On the origin of energy gaps in quasicrystalline potentials

TL;DR

This paper introduces a configuration-space framework to predict and explain energy gaps in quasicrystalline potentials, overcoming limitations of finite-size numerics and revealing a hierarchy of gaps from resonant hybridization.

Contribution

It presents a novel theoretical approach that explains the origin of energy gaps in quasicrystals and validates predictions with large-scale simulations.

Findings

Hierarchy of energy gaps from resonant hybridization

Integrated density of states pinned to irrational areas in configuration space

Excellent agreement between theory and large-scale simulations

Abstract

Quasicrystals, structures that are ordered yet aperiodic, defy conventional band theory, confining most studies to finite-size real-space numerics.

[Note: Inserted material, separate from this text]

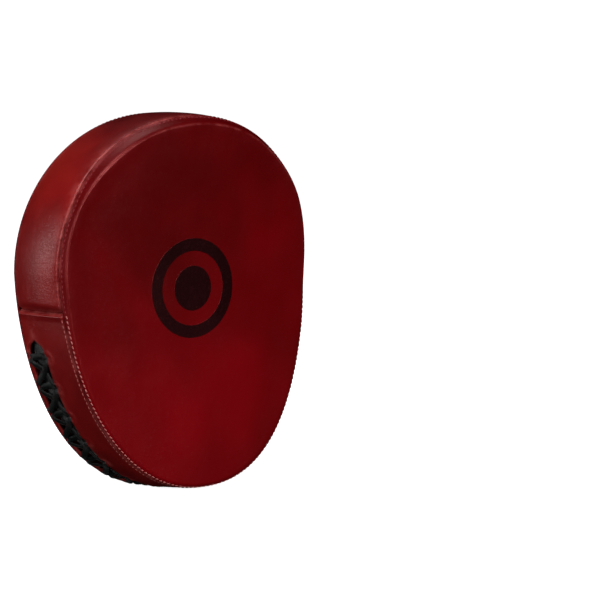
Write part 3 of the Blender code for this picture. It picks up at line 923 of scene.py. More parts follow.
@dataclass
class Egg:
    """Egg outline of the pad: two superellipse halves that meet on the widest line.

    The side wall flares towards the back, the face curves forward at both ends and both ends lean a little.
    """

    half_width: float
    top: float
    bottom: float
    face_y: float
    flare: float = 5.0
    top_flare: float = 1.2
    curve: float = 9.0
    lean: float = 5.0
    top_lean: float = 4.5
    taper: float = 0.016
    widest_share: float = 0.6
    upper_power: float = 2.1
    lower_power: float = 2.15
    side_seam_z: float = 31.0
    samples: int = 900

    def __post_init__(self) -> None:
        """Walk the outline from side seam to side seam, both ways round."""
        self.widest = self.bottom + self.widest_share * (self.top - self.bottom)
        share = (self.widest - self.side_seam_z) / (self.widest - self.bottom)
        dip = math.asin(share ** (self.lower_power / 2.0))
        self.lower = self.walk(HALF + dip, FULL - dip)
        self.upper = self.walk(-dip, HALF + dip)
        self.whole = self.walk(-dip, FULL - dip)

    def point(self, angle: float, inset: float = 0.0) -> tuple[float, float]:
        """Point (x, z) at an angle."""
        if math.sin(angle) >= 0.0:
            x, z = superellipse(angle, self.half_width, self.top - self.widest, self.upper_power, inset)
        else:
            x, z = superellipse(angle, self.half_width, self.widest - self.bottom, self.lower_power, inset)
        return x, z + self.widest

    def flat_spot(self, angle: float, y: float, inset: float = 0.0) -> Vector:
        """Point at an angle, a depth and an inset, before the pad takes its shape."""
        high = ease(self.point(angle)[1], self.widest - 30.0, self.top - 18.0)
        flare = self.flare + (self.top_flare - self.flare) * high
        x, z = self.point(angle, inset + flare * (y / self.face_y - 0.5))
        return Vector((x, y, z))

    def shaped(self, spot: Vector) -> Vector:
        """The same point once the pad is curved, tapered and leaning."""
        low = min(max((self.widest - spot.z) / (self.widest - self.bottom), 0.0), 1.0)
        high = min(max((spot.z - self.widest) / (self.top - self.widest), 0.0), 1.0)
        x = spot.x * (1.0 - 4.0 * self.taper * low * (1.0 - low))
        x += self.lean * low ** 1.5 + self.top_lean * high ** 1.5
        return Vector((x, spot.y * self.stretch(spot.z), spot.z))

    def stretch(self, z: float) -> float:
        """How much deeper the pad is at a height than in its middle."""
        reach = (z - 0.5 * (self.top + self.bottom)) / (0.5 * (self.top - self.bottom))
        return 1.0 - self.curve * reach * reach / self.face_y

    def spot(self, angle: float, y: float, inset: float = 0.0) -> Vector:
        """Point in space at an angle, a depth and an inset."""
        return self.shaped(self.flat_spot(angle, y, inset))

    def out(self, angle: float) -> Vector:
        """Outward normal at an angle."""
        return (self.spot(angle, 0.0, -1.0) - self.spot(angle, 0.0)).normalized()

    def walk(self, start: float, stop: float) -> Track:
        """Track between two angles."""
        angles = [start + (stop - start) * i / self.samples for i in range(self.samples + 1)]
        walked = [0.0]
        for one, two in zip(angles, angles[1:]):
            walked.append(walked[-1] + (self.spot(two, 0.0) - self.spot(one, 0.0)).length)
        return Track(angles, walked)


# ---- striking pad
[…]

We overcome this limitation with a configuration-space framework that predicts and explains the positions and origins of energy gaps in quasicrystalline potentials. We find that a hierarchy of gaps stems from resonant hybridization between increasingly distant neighboring sites, pinning the integrated density of states below these gaps to specific irrational areas in configuration space. Large-scale simulations of a lowest-band tight-binding model built from localized Wannier functions show excellent agreement with these predictions. By moving beyond finite-size numerics, this study advances the understanding of quasicrystalline potentials, paving the way for new explorations of their quantum properties in the infinite-size limit.